Наверное такое стремление во многом, определяло мое пове-
дение. Я был просто мальчишкой и хотел к людям, а меня не пус-
кали. И я даже уже было смирился и стал привыкать чувствовать
себя человеком второго сорта. О том, что я именно такой, что я
не имею тех прав, которыми пользуются другие мне прямо так и
сказал, за два - три года, до описанного случая все тот же Ле-
дяев. Об этом я еще скажу. И мне очень хотелось учиться. И я
очень боялся, что мне этого не дадут делать. Я хорошо учился в
школе, но уверенности в будущем у меня не было.
Несмотря на то, что в 24-ом году, я терпеть не мог ариф-
метику, в 35-ом я решил поступать на мех-мат, причем на мате-
матическое отделение, а не на астрономическое, как мне хоте-
лось еще в детстве. Но такая смена приоритетов произошла до-
вольно случайно. Как и многое, что с нами происходит.

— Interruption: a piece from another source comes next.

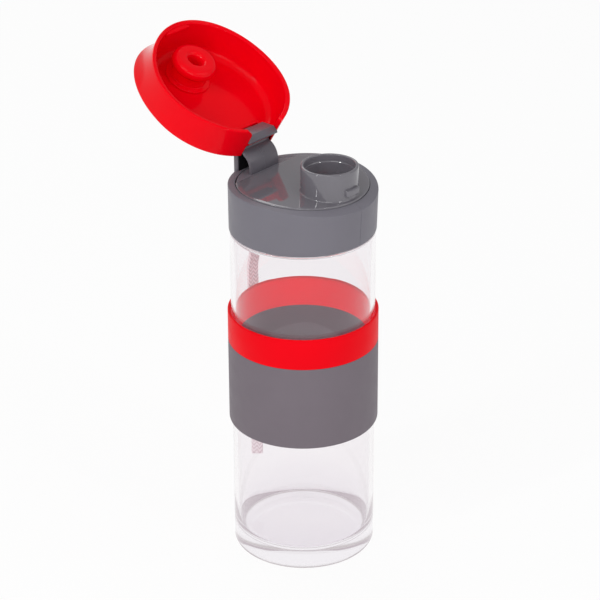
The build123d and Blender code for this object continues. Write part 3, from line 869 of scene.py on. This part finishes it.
def make_spout():
    """Pipe with a soft foot on the deck, a widened mouth, and the latch bead on its front."""
    foot = 0.7
    sink = 0.05
    wall_low_z = 209.0
    slope_h = 0.5
    buried_w = 0.3
    longest = 3.0
    count = 160
    angles = around(count)
    rows = []
    for slow, fast in quarter(4):
        r = SPOUT_R + foot * fast
        rows.append((r, deck_height(SPOUT_Y + r * np.sin(angles)) - sink + foot * slow))
    mouth_z = SPOUT_TOP_Z - MOUTH_H
    upper = [(SPOUT_R, wall_low_z), (SPOUT_R, SPOUT_TOP_Z), (MOUTH_R, SPOUT_TOP_Z)]
    upper += [(MOUTH_R, mouth_z), (SPOUT_BORE_R, mouth_z - slope_h), (SPOUT_BORE_R, DECK_LOW_Z)]
    rows += split_long(rounded(upper, SPOUT_ROUNDS, steps=5), longest)
    rows.append((SPOUT_R - buried_w, DECK_LOW_Z))
    rings = []
    for r, z in rows:
        rings.append(np.stack([r * np.cos(angles), SPOUT_Y + r * np.sin(angles), np.full(count, z)], -1))
    verts, faces = skin(rings, closed=True)
    spout = add_piece("spout_pipe", verts, faces, gloss_mat, "cap", sharp=50.0)

    bead_half_w = 4.75
    bead_reach = 1.6
    bead_low_z, bead_high_z = 207.4, 210.7
    corner_x, corner_y = 1.0, 0.9
    wall_y = SPOUT_Y - SPOUT_R
    front_y = wall_y - bead_reach
    half = [(bead_half_w - corner_x, front_y), (bead_half_w, front_y + corner_y)]
    half += [(bead_half_w, wall_y + bead_reach)]
    outline = [(-x, y) for x, y in reversed(half)] + half
    verts, faces = plan_prism(outline, bead_low_z, bead_high_z)
    bead = add_piece("latch_bead", verts, faces, gloss_mat, "cap")
    bevel(bead, 0.5, 3, 30.0)


def make_seal():
    in_r, out_r = 29.8, 33.3
    low_z, high_z = NECK_TOP_Z + 0.1, 200.7
    rounding = 0.4
    outline = [(in_r, low_z), (out_r, low_z), (out_r, high_z), (in_r, high_z)]
    seal = add_ring("seal_ring", outline, [rounding] * 4, seal_mat, "seal", 128)
    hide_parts("cap_seal")


# Lid


def bend_between(z, low, middle, high):
    """Quadratic through a value at each of the lid's three levels."""
    z0, z1, z2 = LID_LEVELS
    first = (middle - low) / (z1 - z0)
    second = ((high - middle) / (z2 - z1) - first) / (z2 - z0)
    return low + first * (z - z0) + second * (z - z0) * (z - z1)


def lid_rim_height(y):
    base = edge_height(y) + RIM_GAP
    return np.where(y > HEEL_YS[0], np.maximum(base, np.interp(y, HEEL_YS, HEEL_ZS)), base)


def lid_section(c, s):
    """Points from the middle of the lid's top down its outside and up its inside, in a direction (c, s)."""

    def outer(z, inset=0.0):
        half_w = bend_between(z, *LID_HALF_W) - inset
        reach = bend_between(z, *(LID_BACK if s > 0 else LID_FRONT)) - inset
        return np.array([half_w * c, reach * s, z])

    def inner(z, inset=0.0):
        share = (z - LID_IN_LOW_Z) / (LID_CEILING_Z - LID_IN_LOW_Z)
        half_w = LID_IN_HALF_W - LID_IN_DRAW * share - inset
        reach = LID_IN_REACH - (LID_IN_BACK_DRAW * share if s > 0 else 0.0) - inset
        return np.array([half_w * c, reach * s, z])

    def drawn_in(point, shares):
        return [point * np.array([share, share, 1.0]) for share in shares]

    # The rim's underside follows the slope of the collar's top.
    edge_r, edge_z, climb = collar_edge(c, s)
    rim_z = float(lid_rim_height(RIM_REACH * s))
    outer_r = np.linalg.norm(outer(rim_z)[:2])
    inner_r = math.hypot(LID_IN_HALF_W * c, LID_IN_REACH * s)
    rim_z = max(rim_z, edge_z + climb * (edge_r - outer_r + RIM_ROUND) + RIM_GAP)
    inner_z = max(rim_z, edge_z + climb * (edge_r - inner_r)) + RIM_IN_GAP

    column = drawn_in(outer(LID_TOP_Z), (0.02, 0.2, 0.4, 0.6, 0.8, 0.92))
    for slow, fast in quarter(5):
        column.append(outer(LID_TOP_Z - LID_CROWN * slow, LID_CROWN * fast))
    for z in np.linspace(LID_TOP_Z - LID_CROWN, rim_z + RIM_ROUND + 0.05, 22)[1:]:
        column.append(outer(z))
    for slow, fast in quarter(4)[1:]:
        column.append(outer(rim_z + RIM_ROUND * fast, RIM_ROUND * slow))
    for slow, fast in quarter(4):
        column.append(inner(inner_z + RIM_ROUND * slow, -RIM_ROUND * fast))
    for z in np.linspace(inner_z + RIM_ROUND, LID_CEILING_Z - CEILING_ROUND, 18)[1:]:
        column.append(inner(z))
    for slow, fast in quarter(10)[1:]:
        column.append(inner(LID_CEILING_Z - CEILING_ROUND * fast, CEILING_ROUND * slow))
    return column + drawn_in(inner(LID_CEILING_Z, CEILING_ROUND), (0.9, 0.75, 0.55, 0.35, 0.15, 0.02))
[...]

История моего поступления в университет - это пример про-
явления самого острой недоброжелательности общества к людям
моей судьбы, которую я испытал еще мальчишкой.Эта история мог-
ла окончится для меня катастрофой, могла полностью исковеркать
мою жизнь. Лишь доброжелательство двух человек, нарушивших, к
тому же правили приема в МГУ, плюс бешенная работа в течение
нескольких месяцев позволила изгою войти в студенческий мир.
Она заслуживает, чтобы о ней рассказать более подробно.
Когда я учился в десятом классе, то Академия Наук и Мос-
ковский Университет организовали первую в стране математичес-
кую олимпиаду. А для будущих участников олимпиады в математи-
ческом институте имени Стеклова - знаменитой, в те времена,
Стекловке - был организован школьный математический кружок.
Руководил им Израиль Моисеевич Гельфанд, выдающийся математик,
будущий академик, а тогда, всего лишь доцент мехмата. Он сыг-
рал в моей жизни огромную роль, изменившую однажды, в одно-
часье, всю мою судьбу. Но об этом я расскажу немного позднее.